Extracted data start

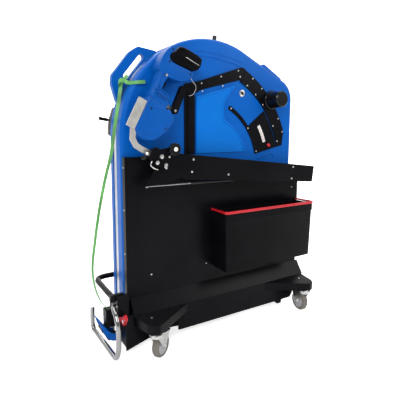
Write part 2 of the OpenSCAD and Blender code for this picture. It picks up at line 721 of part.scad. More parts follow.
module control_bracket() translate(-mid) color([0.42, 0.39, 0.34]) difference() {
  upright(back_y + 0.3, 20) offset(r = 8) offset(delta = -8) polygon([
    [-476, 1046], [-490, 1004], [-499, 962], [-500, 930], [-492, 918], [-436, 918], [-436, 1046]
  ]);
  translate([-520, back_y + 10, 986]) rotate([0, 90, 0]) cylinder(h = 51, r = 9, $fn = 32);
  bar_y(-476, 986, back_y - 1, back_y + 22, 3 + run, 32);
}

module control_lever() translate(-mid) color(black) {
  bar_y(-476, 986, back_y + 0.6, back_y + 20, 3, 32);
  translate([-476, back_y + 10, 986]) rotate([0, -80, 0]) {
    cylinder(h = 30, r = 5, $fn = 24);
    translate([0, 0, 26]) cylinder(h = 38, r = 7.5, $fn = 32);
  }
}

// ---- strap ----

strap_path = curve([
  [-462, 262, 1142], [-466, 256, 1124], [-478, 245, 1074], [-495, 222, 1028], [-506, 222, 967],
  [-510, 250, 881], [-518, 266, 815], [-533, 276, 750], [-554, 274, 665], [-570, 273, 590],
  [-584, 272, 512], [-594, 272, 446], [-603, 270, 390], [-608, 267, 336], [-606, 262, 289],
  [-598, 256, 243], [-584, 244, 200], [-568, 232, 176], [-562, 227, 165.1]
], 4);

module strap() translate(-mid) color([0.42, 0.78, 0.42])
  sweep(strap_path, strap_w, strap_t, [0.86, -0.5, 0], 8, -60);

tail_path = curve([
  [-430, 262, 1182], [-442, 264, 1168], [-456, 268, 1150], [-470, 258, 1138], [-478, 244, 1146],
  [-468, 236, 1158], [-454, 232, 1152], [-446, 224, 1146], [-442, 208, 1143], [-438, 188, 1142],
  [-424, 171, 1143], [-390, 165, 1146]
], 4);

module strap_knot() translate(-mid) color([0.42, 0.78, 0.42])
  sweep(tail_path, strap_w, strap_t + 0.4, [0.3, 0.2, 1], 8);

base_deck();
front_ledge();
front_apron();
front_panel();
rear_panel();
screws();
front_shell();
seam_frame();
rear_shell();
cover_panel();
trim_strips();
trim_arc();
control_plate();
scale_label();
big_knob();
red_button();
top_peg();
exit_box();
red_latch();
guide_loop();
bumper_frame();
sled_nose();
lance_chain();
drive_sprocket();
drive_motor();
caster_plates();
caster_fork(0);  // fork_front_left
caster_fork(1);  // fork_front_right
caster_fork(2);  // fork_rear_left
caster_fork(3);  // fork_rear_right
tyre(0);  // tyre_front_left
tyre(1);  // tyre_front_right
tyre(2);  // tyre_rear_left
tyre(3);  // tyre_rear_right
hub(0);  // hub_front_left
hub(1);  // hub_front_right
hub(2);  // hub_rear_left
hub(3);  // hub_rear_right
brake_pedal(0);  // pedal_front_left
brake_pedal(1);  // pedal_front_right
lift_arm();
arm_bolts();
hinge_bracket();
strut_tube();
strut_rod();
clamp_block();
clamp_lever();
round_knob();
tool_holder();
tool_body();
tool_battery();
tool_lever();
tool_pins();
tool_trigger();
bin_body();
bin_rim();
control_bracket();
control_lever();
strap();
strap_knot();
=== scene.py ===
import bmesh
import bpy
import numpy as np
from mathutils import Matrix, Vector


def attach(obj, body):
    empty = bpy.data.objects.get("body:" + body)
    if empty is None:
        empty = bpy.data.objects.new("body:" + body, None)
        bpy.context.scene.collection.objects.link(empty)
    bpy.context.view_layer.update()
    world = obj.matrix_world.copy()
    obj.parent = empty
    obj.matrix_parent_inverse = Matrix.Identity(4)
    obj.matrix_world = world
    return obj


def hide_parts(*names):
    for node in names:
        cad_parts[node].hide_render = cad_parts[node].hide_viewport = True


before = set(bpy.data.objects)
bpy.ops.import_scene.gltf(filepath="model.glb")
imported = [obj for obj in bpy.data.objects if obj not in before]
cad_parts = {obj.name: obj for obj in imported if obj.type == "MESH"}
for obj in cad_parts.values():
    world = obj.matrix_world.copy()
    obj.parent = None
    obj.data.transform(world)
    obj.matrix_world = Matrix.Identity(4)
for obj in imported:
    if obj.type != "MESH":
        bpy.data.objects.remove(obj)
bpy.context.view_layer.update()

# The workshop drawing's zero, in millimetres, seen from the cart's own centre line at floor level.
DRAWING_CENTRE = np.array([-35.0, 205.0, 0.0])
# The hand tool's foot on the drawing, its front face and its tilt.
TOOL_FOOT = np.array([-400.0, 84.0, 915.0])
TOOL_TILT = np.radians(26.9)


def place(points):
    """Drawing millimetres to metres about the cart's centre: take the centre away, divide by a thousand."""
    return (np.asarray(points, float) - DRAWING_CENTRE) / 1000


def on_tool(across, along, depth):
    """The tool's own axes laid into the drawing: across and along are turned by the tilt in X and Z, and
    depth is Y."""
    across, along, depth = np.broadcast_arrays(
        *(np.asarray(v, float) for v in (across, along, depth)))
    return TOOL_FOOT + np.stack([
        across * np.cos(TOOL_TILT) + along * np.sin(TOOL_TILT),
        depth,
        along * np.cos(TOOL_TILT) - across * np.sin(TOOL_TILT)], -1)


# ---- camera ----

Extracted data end
Extracted data start

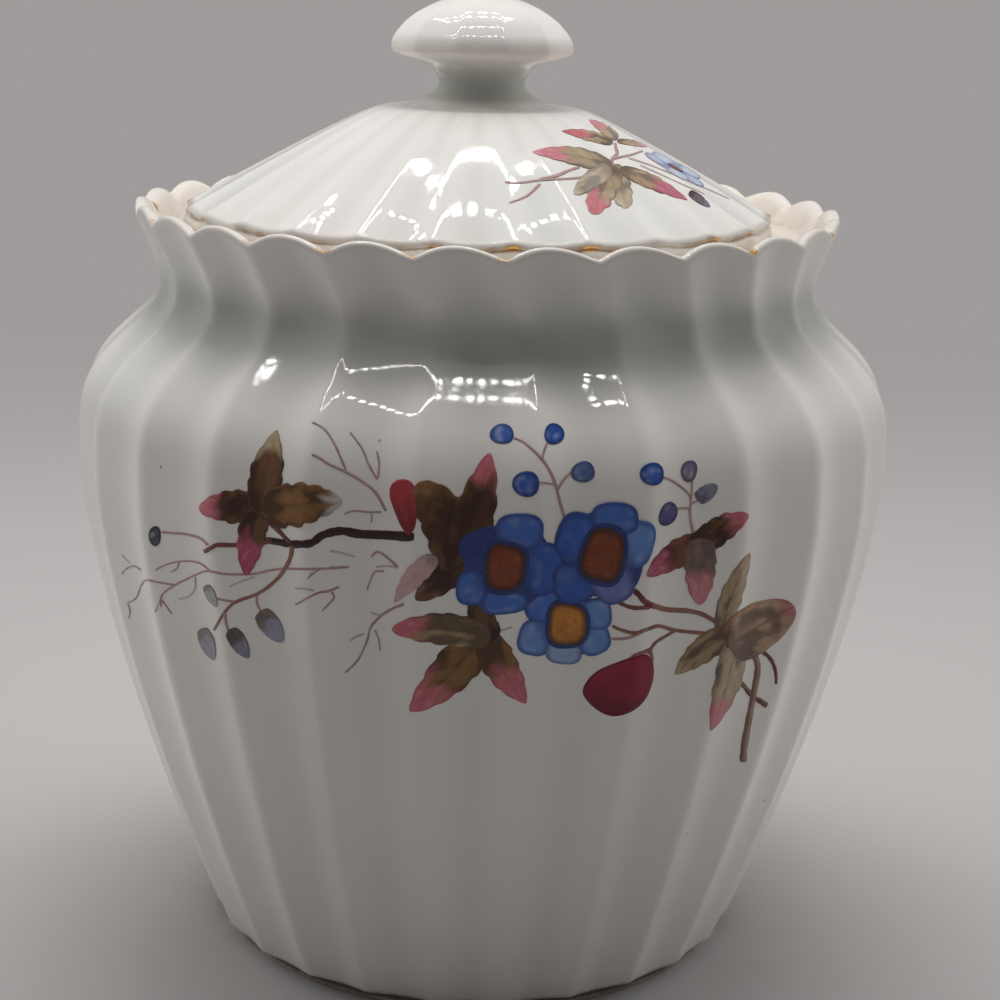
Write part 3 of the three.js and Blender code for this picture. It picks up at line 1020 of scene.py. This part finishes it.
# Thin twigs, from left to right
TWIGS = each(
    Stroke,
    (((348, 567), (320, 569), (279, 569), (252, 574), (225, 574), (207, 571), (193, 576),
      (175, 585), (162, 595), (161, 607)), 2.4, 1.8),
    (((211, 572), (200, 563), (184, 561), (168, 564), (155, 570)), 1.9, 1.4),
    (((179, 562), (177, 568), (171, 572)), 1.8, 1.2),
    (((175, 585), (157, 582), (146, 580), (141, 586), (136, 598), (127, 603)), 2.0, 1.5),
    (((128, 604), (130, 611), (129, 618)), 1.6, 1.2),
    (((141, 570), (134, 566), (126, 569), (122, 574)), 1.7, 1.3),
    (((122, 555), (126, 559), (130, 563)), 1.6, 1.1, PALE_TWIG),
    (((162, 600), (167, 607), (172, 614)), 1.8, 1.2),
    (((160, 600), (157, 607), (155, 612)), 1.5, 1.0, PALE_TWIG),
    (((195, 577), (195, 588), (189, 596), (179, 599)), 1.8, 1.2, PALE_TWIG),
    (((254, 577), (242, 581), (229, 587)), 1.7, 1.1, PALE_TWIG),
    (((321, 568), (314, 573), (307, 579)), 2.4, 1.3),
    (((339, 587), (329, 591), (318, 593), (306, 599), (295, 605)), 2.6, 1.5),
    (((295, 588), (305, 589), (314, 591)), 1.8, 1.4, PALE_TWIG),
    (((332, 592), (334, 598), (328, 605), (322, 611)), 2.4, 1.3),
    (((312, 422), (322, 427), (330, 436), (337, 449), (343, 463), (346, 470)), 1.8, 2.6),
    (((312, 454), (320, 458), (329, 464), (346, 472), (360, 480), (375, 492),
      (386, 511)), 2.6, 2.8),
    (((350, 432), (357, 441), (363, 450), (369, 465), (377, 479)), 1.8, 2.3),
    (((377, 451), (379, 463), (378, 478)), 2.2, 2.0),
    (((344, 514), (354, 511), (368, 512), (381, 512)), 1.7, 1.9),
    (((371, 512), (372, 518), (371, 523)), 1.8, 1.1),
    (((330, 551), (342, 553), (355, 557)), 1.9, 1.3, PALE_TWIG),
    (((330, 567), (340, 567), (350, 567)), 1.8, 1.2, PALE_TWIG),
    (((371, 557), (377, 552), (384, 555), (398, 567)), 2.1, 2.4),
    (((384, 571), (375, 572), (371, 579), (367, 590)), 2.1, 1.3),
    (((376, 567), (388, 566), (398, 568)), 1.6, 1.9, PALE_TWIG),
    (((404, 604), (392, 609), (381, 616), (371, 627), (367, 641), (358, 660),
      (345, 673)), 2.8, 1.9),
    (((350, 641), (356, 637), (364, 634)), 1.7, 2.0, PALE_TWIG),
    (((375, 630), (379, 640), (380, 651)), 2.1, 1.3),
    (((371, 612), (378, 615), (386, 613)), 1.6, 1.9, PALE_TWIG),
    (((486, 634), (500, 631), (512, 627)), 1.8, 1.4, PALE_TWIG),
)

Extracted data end

Extract the span of lines that starts with the line containing "module strap_knot() translate(-mid)" and ends with the line containing "obj.matrix_world = Matrix.Identity(4)". Keep it exact and add nothing.

module strap_knot() translate(-mid) color([0.42, 0.78, 0.42])
  sweep(tail_path, strap_w, strap_t + 0.4, [0.3, 0.2, 1], 8);

base_deck();
front_ledge();
front_apron();
front_panel();
rear_panel();
screws();
front_shell();
seam_frame();
rear_shell();
cover_panel();
trim_strips();
trim_arc();
control_plate();
scale_label();
big_knob();
red_button();
top_peg();
exit_box();
red_latch();
guide_loop();
bumper_frame();
sled_nose();
lance_chain();
drive_sprocket();
drive_motor();
caster_plates();
caster_fork(0);  // fork_front_left
caster_fork(1);  // fork_front_right
caster_fork(2);  // fork_rear_left
caster_fork(3);  // fork_rear_right
tyre(0);  // tyre_front_left
tyre(1);  // tyre_front_right
tyre(2);  // tyre_rear_left
tyre(3);  // tyre_rear_right
hub(0);  // hub_front_left
hub(1);  // hub_front_right
hub(2);  // hub_rear_left
hub(3);  // hub_rear_right
brake_pedal(0);  // pedal_front_left
brake_pedal(1);  // pedal_front_right
lift_arm();
arm_bolts();
hinge_bracket();
strut_tube();
strut_rod();
clamp_block();
clamp_lever();
round_knob();
tool_holder();
tool_body();
tool_battery();
tool_lever();
tool_pins();
tool_trigger();
bin_body();
bin_rim();
control_bracket();
control_lever();
strap();
strap_knot();
=== scene.py ===
import bmesh
import bpy
import numpy as np
from mathutils import Matrix, Vector


def attach(obj, body):
    empty = bpy.data.objects.get("body:" + body)
    if empty is None:
        empty = bpy.data.objects.new("body:" + body, None)
        bpy.context.scene.collection.objects.link(empty)
    bpy.context.view_layer.update()
    world = obj.matrix_world.copy()
    obj.parent = empty
    obj.matrix_parent_inverse = Matrix.Identity(4)
    obj.matrix_world = world
    return obj


def hide_parts(*names):
    for node in names:
        cad_parts[node].hide_render = cad_parts[node].hide_viewport = True


before = set(bpy.data.objects)
bpy.ops.import_scene.gltf(filepath="model.glb")
imported = [obj for obj in bpy.data.objects if obj not in before]
cad_parts = {obj.name: obj for obj in imported if obj.type == "MESH"}
for obj in cad_parts.values():
    world = obj.matrix_world.copy()
    obj.parent = None
    obj.data.transform(world)
    obj.matrix_world = Matrix.Identity(4)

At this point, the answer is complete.